On top of that, I’ve already started requesting less books from NetGalley.  Although NetGalley’s books are e-proofs, I try and read them all before they come out – or at least in the month that they come out and that means I read more ebooks than actual books.  But with another year of Fahrenheit Press, there’s no danger of me running out of ebooks to read on the train. So on that basis, I’m trying to only request things that I really, really want to read, by authors that I like (that I’ll buy the paperback of when they come out) or books I’ve heard lots of buzz about that sound like my sort of thing.  This should mean that my at-home reading time can go towards the pile more as well as taking a paperback with me on the train when I have space in my bag.

Will 2017 finally be the year I get the to-read pile under control?  We can but hope.

PS I apologise for the lack of pictures in the posts at the moment – it’s a combination of being away from home, having a sitting room that’s a mass of boxes and dustsheets, and reading lots of e-books which means not a lot of photographic options.

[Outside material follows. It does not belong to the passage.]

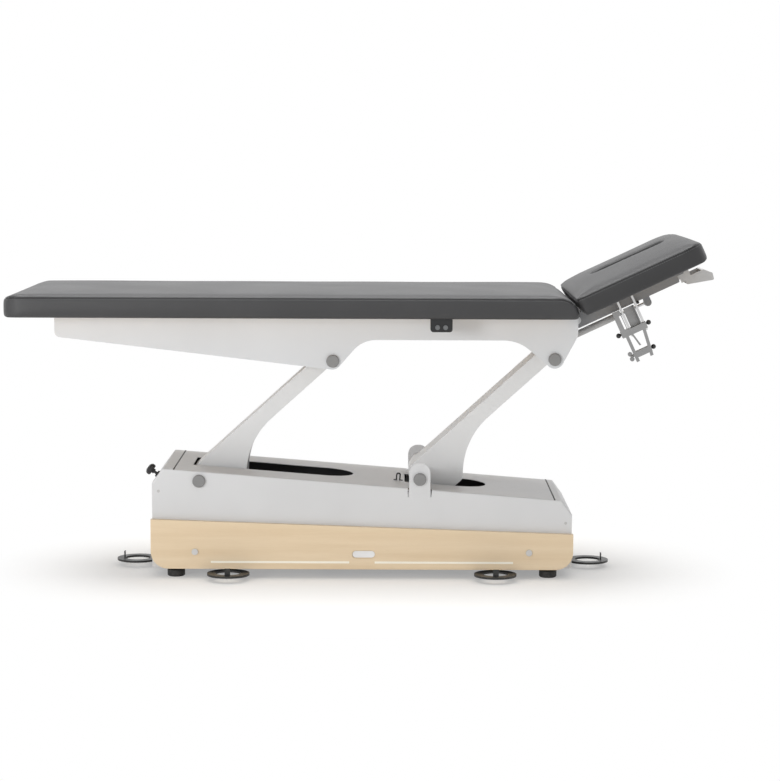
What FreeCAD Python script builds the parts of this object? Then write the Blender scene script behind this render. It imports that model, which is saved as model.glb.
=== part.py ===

books, stats, The pile, week in books

The Week In Books: December 19 – December 25

Happy Boxing Day everyone.  I hope you all got what you wanted and have a lovely day and that your food babies today aren’t too big.

Read:

Deadly Treasures by Vivian Conroy

Twas the Night before Christmas by Sabrina Jeffries

A Cornish Christmas Carol by Liz Fenwick

The Weed that Strings the Hangman’s Bag by Alan Bradley

We Should All Be Feminists by Chimamanda Ngozi Adichie

What Could Possibly Go Wrong? by Jodi Taylor

A Bachelor Establishment by Jodi Taylor writing as Isabella Barclay

Christmas Ever After by Sarah Morgan 

Started:

 A Red Herring without Mustard by Alan Bradley

Still reading:

American Wife by Curtis Sittenfeld

I had nights last week, so there was the usual nights related impulse purchasing – but on a fairly small scale as I was trying to restrain myself because i was hoping for Christmas books!